Data provided:
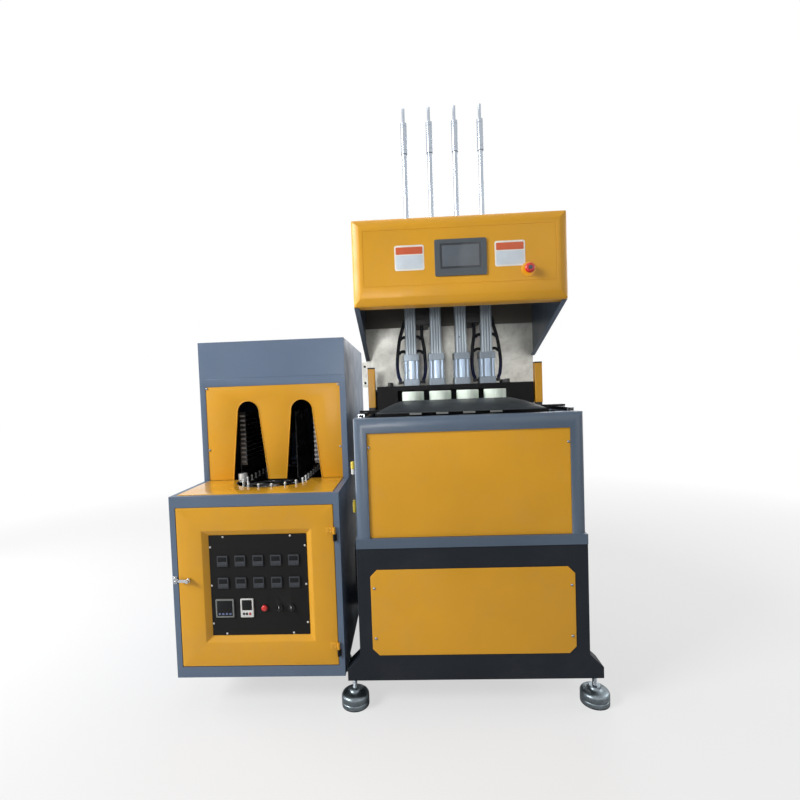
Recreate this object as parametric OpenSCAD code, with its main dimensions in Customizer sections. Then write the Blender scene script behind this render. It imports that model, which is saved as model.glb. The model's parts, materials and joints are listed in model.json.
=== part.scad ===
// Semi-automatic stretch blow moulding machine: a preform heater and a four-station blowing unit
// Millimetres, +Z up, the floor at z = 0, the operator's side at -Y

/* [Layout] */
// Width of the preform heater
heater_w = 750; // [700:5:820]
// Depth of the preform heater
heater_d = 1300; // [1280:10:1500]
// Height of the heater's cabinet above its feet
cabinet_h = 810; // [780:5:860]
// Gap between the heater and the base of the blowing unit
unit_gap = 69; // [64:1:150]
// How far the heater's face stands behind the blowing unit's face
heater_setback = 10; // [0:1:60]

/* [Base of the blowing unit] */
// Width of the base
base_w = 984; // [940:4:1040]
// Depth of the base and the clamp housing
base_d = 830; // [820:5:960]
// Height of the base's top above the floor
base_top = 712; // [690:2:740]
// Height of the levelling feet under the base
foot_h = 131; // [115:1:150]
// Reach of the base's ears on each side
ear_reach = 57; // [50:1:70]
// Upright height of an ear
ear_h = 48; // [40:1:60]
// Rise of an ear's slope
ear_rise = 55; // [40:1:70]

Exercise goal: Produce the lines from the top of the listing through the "operator's side at -Y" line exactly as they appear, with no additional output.

Solved exercise:
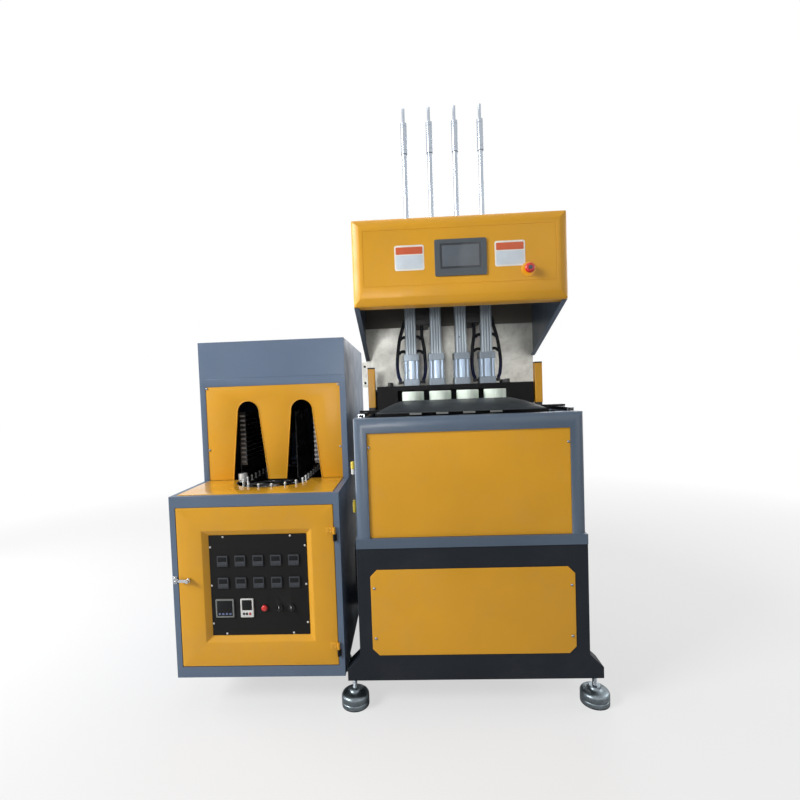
Recreate this object as parametric OpenSCAD code, with its main dimensions in Customizer sections. Then write the Blender scene script behind this render. It imports that model, which is saved as model.glb. The model's parts, materials and joints are listed in model.json.
=== part.scad ===
// Semi-automatic stretch blow moulding machine: a preform heater and a four-station blowing unit
// Millimetres, +Z up, the floor at z = 0, the operator's side at -Y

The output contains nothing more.